Moreover, as was the custom in the 1990s, Argentina’s bond indentures required unanimous consent from investors to alter any payment terms. This is what motivated all other defaulting governments to request debt relief that was deemed fair by their bondholders. The number of holdouts was thus always kept small, and governments would quietly buy back their bonds in order to attain the needed unanimity. But Argentina went rogue: It put forth a unilateral restructuring that called on investors to suffer losses in excess of 70%, an off-the-charts amount for a relatively well-off country, and it made matters worse by passing a law forbidding future payments to any holdouts. This was the equivalent of waving a red cape in front of a charging bull. A quarter of bondholders refused consent, and that meant that Argentina had to face a wave of litigation in multiple financial capitals around the globe and became a pariah unable to access the international bond markets.

Makoff blames U.S. congressional passage of the Foreign Sovereign Immunities Act of 1976 (FSIA) for Argentina’s holdout problem: The FSIA “planted the seeds for the trouble that followed by giving individual creditors the right to sue and seek enforcement in U.S. courts. Disruption from holdout creditors was sure to follow; it was just a question of when and who.” In fact, the FSIA was passed because a growing number of foreign state-owned enterprises were engaging in commercial and financial transactions in the U.S. and would hide behind sovereign immunity whenever they ran afoul of U.S. laws. It established that while foreign governments are generally immune, they are not when engaged in commercial activities or when they waive their immunity—and Argentina’s bonds checked both boxes. The FSIA rightly empowered all abused creditors, not just potential holdouts.

A final consideration is that this book became obsolete, at least for bond issuers, underwriters, investors, and attorneys, long before its ink was dry. Argentina’s messy default and costly litigation saga made it clear to the financial community that unanimous consent should give way to supermajority rule, enabling payment terms to be altered for all, even if a minority of investors withhold consent. Thus, as Makoff mentions, boilerplate indentures began to incorporate such terms two decades ago, becoming the norm, and since then, they have been further amended to allow for consent to be granted for the modification of payment terms in multiple series of bonds placed by the same issuer. These practical innovations may be the only good things that came out of Argentina’s epic litigation and subsequent cautionary tale.

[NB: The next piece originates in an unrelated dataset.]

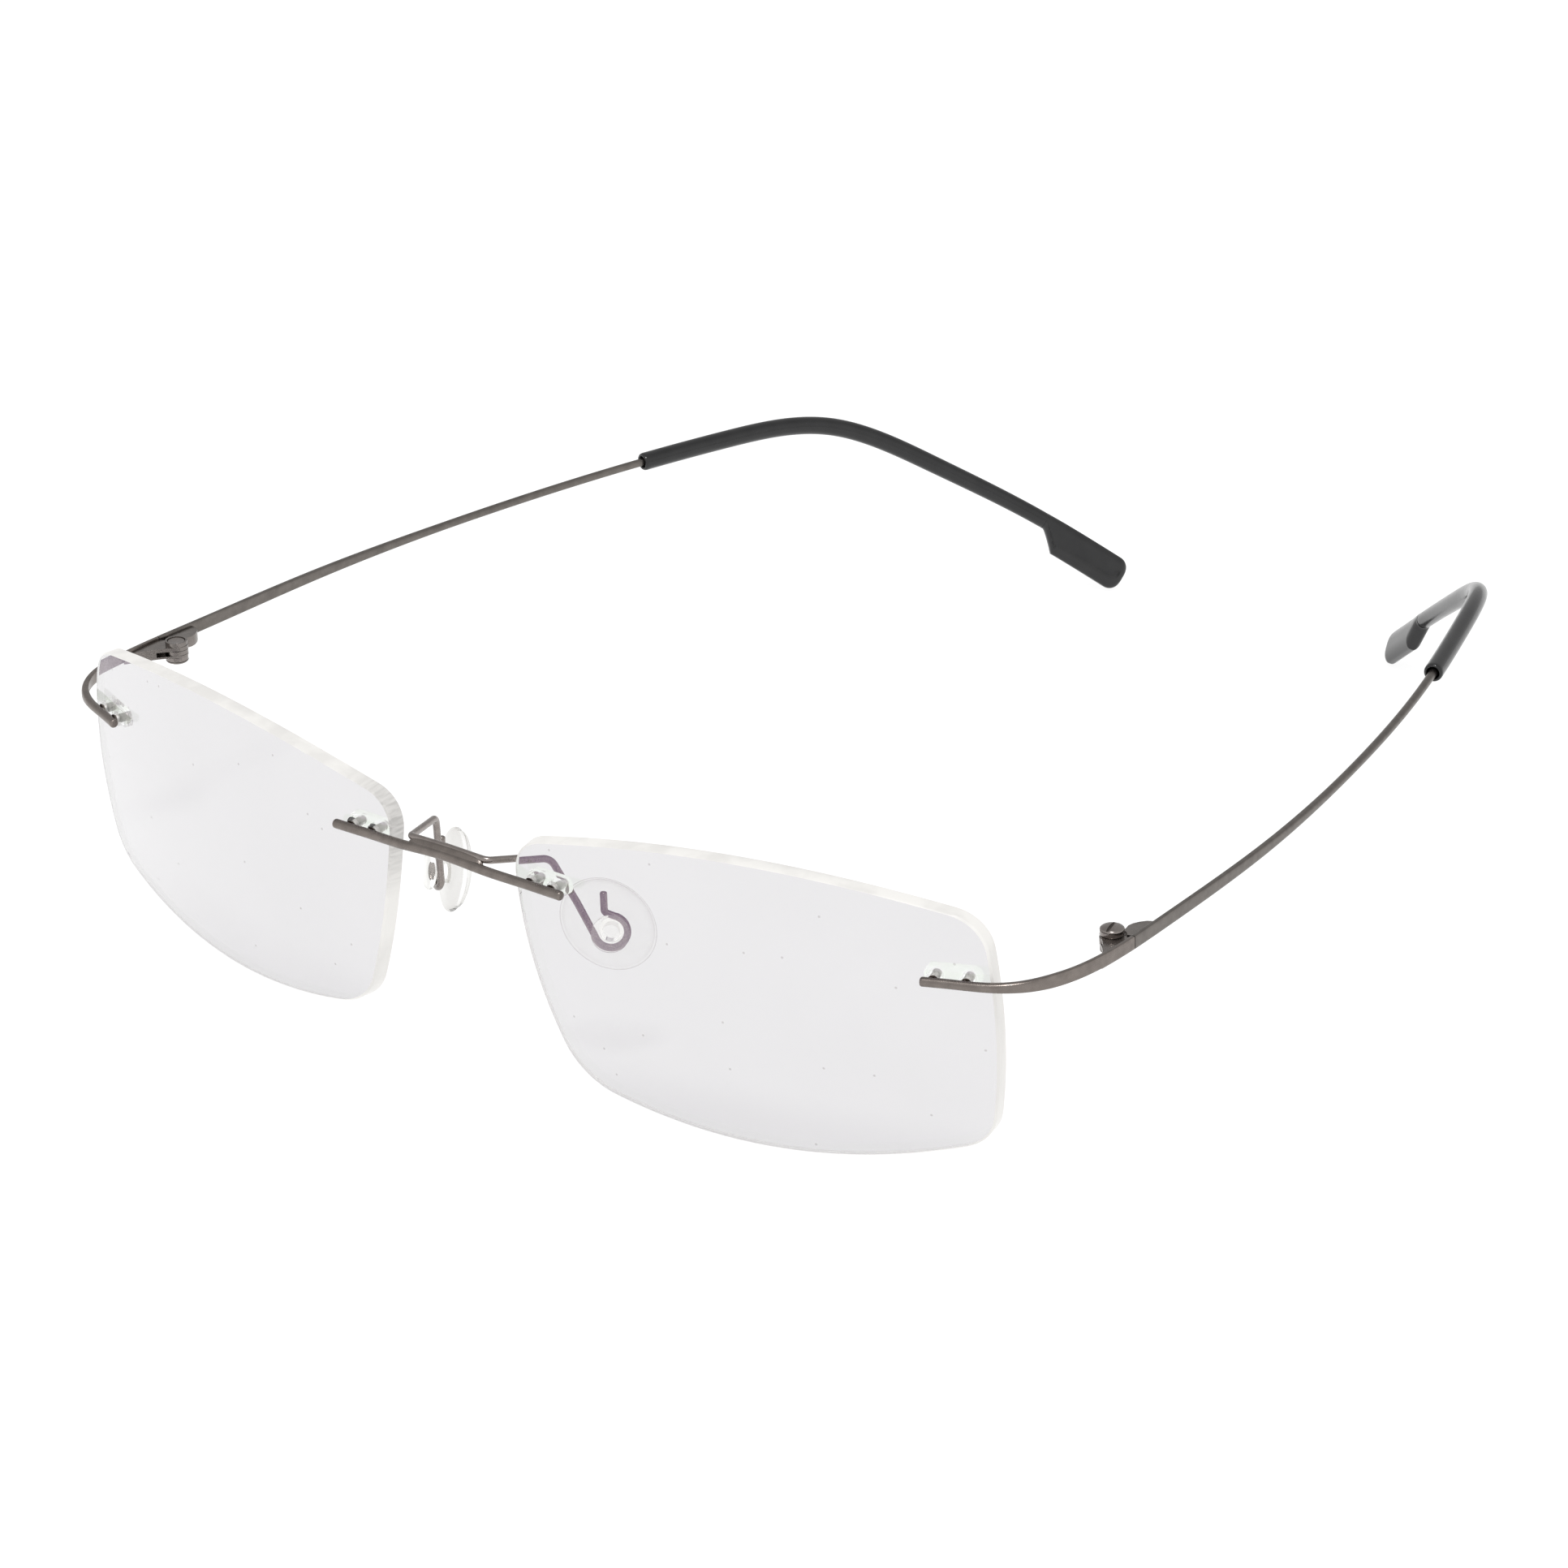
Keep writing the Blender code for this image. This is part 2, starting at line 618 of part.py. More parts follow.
def tip_solid():
    """Ear tip: outside from its end to its mouth, then the bore from the mouth inwards."""
    line = temple_line(5)
    outer = between(line, MOUTH_Y, line[-1, 1])[::-1]
    run = np.concatenate([[0.0], np.cumsum(np.linalg.norm(np.diff(outer, axis=0), axis=1))])
    extra = [0.12, 0.4, PADDLE_ROUND, 5.0, PADDLE_LENGTH - PADDLE_SHOULDER, PADDLE_LENGTH - 0.55]
    extra += [PADDLE_LENGTH, run[-1] - 0.35]
    spots = [0.0] + sorted(extra + [s for s in run if s > PADDLE_LENGTH + 1 and s < run[-1] - 1])
    spots.append(run[-1])
    path = np.stack([np.interp(spots, run, outer[:, k]) for k in range(3)], axis=1)
    sections = [paddle_section(max(s, 0.04), 16) for s in spots]
    sections[-1] = oval(TIP_RADIUS - 0.22, TIP_RADIUS - 0.22, 2, 16)
    rings = guided_rings(path, PADDLE_SIDE, sections)
    bore = between(line, MOUTH_Y, CORE_END_Y + 1.5)
    depth = np.concatenate([[0.0], np.cumsum(np.linalg.norm(np.diff(bore, axis=0), axis=1))])
    spots = [0.0, TIP_COUNTERBORE, TIP_COUNTERBORE + 0.4] + [s for s in depth if s > TIP_COUNTERBORE + 1]
    path = np.stack([np.interp(spots, depth, bore[:, k]) for k in range(3)], axis=1)
    radii = [TIP_MOUTH_BORE] * 2 + [TIP_BORE] * (len(spots) - 2)
    inner = guided_rings(path[::-1], PADDLE_SIDE, [oval(r, r, 2, 16) for r in radii[::-1]])[::-1]
    return mesh_from_rings(rings + inner)


# ---- hinges ----------------------------------------------------------------------------------------

def arc(radius, start, end, steps):
    """Arc about the hinge axis, in degrees from +X."""
    angles = np.radians(np.linspace(start, end, steps))
    return [(HINGE[0] + radius * math.cos(a), HINGE[1] + radius * math.sin(a)) for a in angles]


def beside_band(y):
    """Point just inside the band, where a hinge half is soldered to it."""
    line = temple_line(6)
    x = np.interp(y, line[:, 1], line[:, 0])
    return x - BAND_THICK / 2 - HINGE_GAP, y


def hinge_disc(radius, face_a, face_b):
    """Cylinder on the hinge axis between two levels."""
    disc = lathe([(radius, level) for level in sorted((face_a, face_b))], 18)
    bmesh.ops.translate(disc, vec=(HINGE[0], HINGE[1], 0), verts=disc.verts)
    return disc


def slot_levels(middle, flip, half_height):
    """Bottom and top of the fork's slot, or of the tongue in it: both lie nearer the screw's head."""
    centre = middle + flip * SLOT_OFFSET
    return centre - half_height, centre + half_height


def hinge_front_solid(flip):
    """Forked half: a wedge on the end piece with two knuckles, a slot between them and a screw hole."""
    middle = HINGE[2] - flip * HINGE_DROP
    heel = beside_band(FRONT_HALF_Y)
    outline = [heel, beside_band(SLOT_START_Y), beside_band(SEAM_Y - SEAM_GAP)]
    outline += arc(KNUCKLE_RADIUS, 18, 205, 12)
    outline += list(FRONT_HALF_SIDE) + [(heel[0] - FRONT_HALF_TOE, heel[1])]
    body = prism(outline, middle - HINGE_HALF_HEIGHT, middle + HINGE_HALF_HEIGHT)
    boss_face = middle - flip * (HINGE_HALF_HEIGHT + BOSS_HEIGHT)
    body = boolean(body, hinge_disc(BOSS_RADIUS, boss_face, middle - flip * SLOT_HALF_HEIGHT), "UNION")
    slot = [(HINGE[0] + x, y) for x, y in ((-3, SLOT_START_Y), (3, SLOT_START_Y), (3, 30), (-3, 30))]
    body = boolean(body, prism(slot, *slot_levels(middle, flip, SLOT_HALF_HEIGHT)), "DIFFERENCE")
    body = boolean(body, hinge_disc(SCREW_HOLE, middle - 3, middle + 3), "DIFFERENCE")
    recess_floor = boss_face + flip * (PEEN_SINK + PEEN_THICK)
    return boolean(body, hinge_disc(PEEN_RADIUS + HINGE_GAP, boss_face - flip, recess_floor), "DIFFERENCE")


def hinge_temple_solid(flip):
    """Temple half: a block on the band with the middle knuckle reaching into the fork."""
    middle = HINGE[2] - flip * HINGE_DROP
    block = [beside_band(y) for y in REAR_HALF_Y] + list(REAR_HALF_LUMP)
    block += arc(KNUCKLE_RADIUS + REAR_HALF_CLEARANCE, 75, 28, 5)
    body = prism(block, middle - HINGE_HALF_HEIGHT, middle + HINGE_HALF_HEIGHT)
    tongue = arc(KNUCKLE_RADIUS, 140, 375, 14) + list(TONGUE_NECK)
    tongue = prism(tongue, *slot_levels(middle, flip, TONGUE_HALF_HEIGHT))
    body = boolean(body, tongue, "UNION")
    return boolean(body, hinge_disc(SCREW_HOLE, middle - 3, middle + 3), "DIFFERENCE")


def hinge_screw_solid(flip):
    """Screw along the hinge axis, with a slotted dome at one end and a peened disc at the other."""
    seat = HINGE_HALF_HEIGHT + HINGE_GAP
    end = PEEN_SINK - HINGE_HALF_HEIGHT - BOSS_HEIGHT
    floor = end + PEEN_THICK - HINGE_GAP
    rim = seat + SCREW_HEAD_SIDE
    profile = [(PEEN_RADIUS, end), (PEEN_RADIUS, floor), (SCREW_RADIUS, floor), (SCREW_RADIUS, seat),
               (SCREW_HEAD, seat), (SCREW_HEAD, rim)]
    for angle in np.radians((25, 50, 75)):
        profile.append((SCREW_HEAD * math.cos(angle), rim + SCREW_HEAD_DOME * math.sin(angle)))
    body = lathe(profile, 16)
    top = rim + SCREW_HEAD_DOME
    slot = [(-2, -SCREW_SLOT / 2), (2, -SCREW_SLOT / 2), (2, SCREW_SLOT / 2), (-2, SCREW_SLOT / 2)]
    body = boolean(body, prism(slot, top - SCREW_SLOT_DEPTH, top + 1), "DIFFERENCE")
    turn = Matrix.Rotation(SCREW_TURN, 4, "Z")
    if flip < 0:
        turn = Matrix.Rotation(math.pi, 4, "X") @ turn
    centre = Matrix.Translation(Vector(HINGE) - Vector((0, 0, flip * HINGE_DROP)))
    bmesh.ops.transform(body, matrix=centre @ turn, verts=body.verts)
    return body


# ---- nose pads -------------------------------------------------------------------------------------

def pad_solid():
    """Silicone pad: an oval cushion, thin at its rim, with a round socket in its back."""
    centre, cross_way, long_way, normal = loop_frame()
    angles = (np.arange(20) + 0.5) * 2 * math.pi / 20
    circle = np.stack([np.cos(angles), np.sin(angles)], axis=1)
    turn = np.array([[math.cos(PAD_TURN), -math.sin(PAD_TURN)], [math.sin(PAD_TURN), math.cos(PAD_TURN)]])
    oval_rim = circle * (PAD_HALF_WIDTH, PAD_HALF_LENGTH) @ turn
    middle = np.array(PAD_OFFSET)
    socket = circle * SOCKET_RADIUS
    levels = [(socket, PAD_BACK + SOCKET_DEPTH), (socket, PAD_BACK)]
    for share, depth in ((0.62, PAD_BACK + 0.14), (0.93, PAD_EDGE - 0.22), (1.0, PAD_EDGE),
                         (0.95, PAD_EDGE + 0.38), (0.76, PAD_FRONT - 0.5), (0.45, PAD_FRONT - 0.13)):
        levels.append((middle + oval_rim * share, depth))
    rings = [[centre + cross_way * x + long_way * y + normal * depth for x, y in flat]
             for flat, depth in levels]
    return mesh_from_rings(rings)


def button_solid():
    """Pad's hard insert: a foot in the pad's socket, a stem through the loop and a round button."""
    centre, cross_way, long_way, normal = loop_frame()
    foot_near, foot_far = PAD_BACK + 0.05, PAD_BACK + SOCKET_DEPTH - 0.05
    profile = [(BUTTON_RADIUS - 0.3, -BUTTON_FAR), (BUTTON_RADIUS, -BUTTON_FAR + 0.2),
               (BUTTON_RADIUS, -BUTTON_NEAR), (STEM_RADIUS, -BUTTON_NEAR), (STEM_RADIUS, foot_near),
               (FOOT_RADIUS, foot_near), (FOOT_RADIUS, foot_far)]
    return placed(lathe(profile, 16), centre, cross_way, np.cross(normal, cross_way), normal)


# ---- assembly --------------------------------------------------------------------------------------

def build_front(materials):
    """Everything that stays still: the lenses, the wire that joins them, and the hinges' front halves."""
    metal = materials["metal"]
    bridge = mesh_from_rings(round_bar(bridge_path(), BAR_RADIUS, 12))
    add_part("bridge_bar", bridge, metal, 1, BRIDGE_CREST[0])
    add_part("pad_arm_wire", mesh_from_rings(rolling_rings(arm_path(), ARM_RADIUS, 8)), metal, 1,
             BRIDGE_CREST[0])
    for name, side in SIDES:
        add_part(f"lens_{name}", lens_solid(), materials["clear"], side, LENS_CENTRE)
        for place, mount, bar in MOUNTS:
            middle = mount_frame(mount)[0]
            add_part(f"lens_sleeve_{place}_{name}", sleeve_solid(mount), materials["clear"], side, middle)
            for end in (0, 1):
                part = f"lens_post_{place}_{name}_{end + 1}"
                add_part(part, post_solid(mount, end, bar), metal, side, mount_holes(mount)[end])
        add_part(f"end_piece_{name}", end_piece_solid(), metal, side, bar_point(OUTER_MOUNT, 0))
        add_part(f"hinge_front_{name}", hinge_front_solid(side), metal, side, HINGE)
        add_part(f"hinge_screw_{name}", hinge_screw_solid(side), materials["screw"], side, HINGE)


def build_temples(materials):
    for name, side in SIDES:
        pivot = add_pivot(f"temple_{name}_pivot", HINGE, side)
        add_part(f"temple_{name}", temple_solid(), materials["metal"], side, HINGE, pivot)
        add_part(f"hinge_temple_{name}", hinge_temple_solid(side), materials["metal"], side, HINGE, pivot)
        add_part(f"temple_tip_{name}", tip_solid(), materials["black"], side, HINGE, pivot)


def build_nose_pads(materials):
    for name, side in SIDES:
        pivot = add_pivot(f"nose_pad_{name}_pivot", LOOP_CENTRE, side)
        add_part(f"nose_pad_{name}", pad_solid(), materials["silicone"], side, LOOP_CENTRE, pivot)
        add_part(f"pad_button_{name}", button_solid(), materials["clear"], side, LOOP_CENTRE, pivot)


def main():
    for obj in list(bpy.data.objects):
        bpy.data.objects.remove(obj, do_unlink=True)
    materials = {
        "metal": make_material("gunmetal_wire", METAL, 0.34, 1.0),
        "screw": make_material("gunmetal_screw", SCREW_METAL, 0.25, 1.0),
        "black": make_material("black_ear_tip", BLACK, 0.3, 0.0),
        "clear": make_material("clear_lens", CLEAR, 0.05, 0.0, 1.0),
        "silicone": make_material("clear_silicone", SILICONE, 0.25, 0.0, 0.9),
    }
    build_front(materials)
    build_temples(materials)
    build_nose_pads(materials)


main()
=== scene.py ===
"""Looks of the rimless eyeglasses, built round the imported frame.

Lengths are in millimetres and become metres in add_piece. Everything is drawn on the +X side (side = 1)
and mirrored for the -X side (side = -1), in the same frame as the CAD.
"""

import math

import bmesh
import bpy
import numpy as np
from mathutils import Matrix, Vector


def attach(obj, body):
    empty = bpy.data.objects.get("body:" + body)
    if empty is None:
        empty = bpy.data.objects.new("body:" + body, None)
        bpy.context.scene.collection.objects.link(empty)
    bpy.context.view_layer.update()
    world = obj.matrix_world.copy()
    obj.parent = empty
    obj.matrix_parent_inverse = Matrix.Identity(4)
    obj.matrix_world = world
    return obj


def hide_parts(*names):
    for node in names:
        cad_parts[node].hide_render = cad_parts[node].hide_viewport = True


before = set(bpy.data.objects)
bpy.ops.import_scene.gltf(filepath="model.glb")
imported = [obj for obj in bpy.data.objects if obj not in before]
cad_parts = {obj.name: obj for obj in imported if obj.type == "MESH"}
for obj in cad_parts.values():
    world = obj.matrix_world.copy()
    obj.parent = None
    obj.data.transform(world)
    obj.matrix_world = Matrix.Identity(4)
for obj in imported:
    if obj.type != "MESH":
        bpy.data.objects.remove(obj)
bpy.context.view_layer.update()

MM = 0.001
SIDES = (("right", 1), ("left", -1))
REST_PITCH = math.radians(0.1925)
REST_SHIFT = (0.0, -72.342, -0.008)

# How far a cutting tool runs past what it cuts, and the angle from which an edge stays sharp.
CUT_PAST = 3.0
CREASE = math.radians(35)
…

Arturo C. Porzecanski is Global Fellow with the Woodrow Wilson International Center for Scholars and Research Fellow at American University’s Center for Latin American & Latino Studies. During 2005-2021, he was a professor of international economics at American University and before that he worked on Wall Street for nearly three decades, starting as an international economist at JP Morgan (1977-89) and ending as chief emerging-markets economist with ABN Amro (2000-05).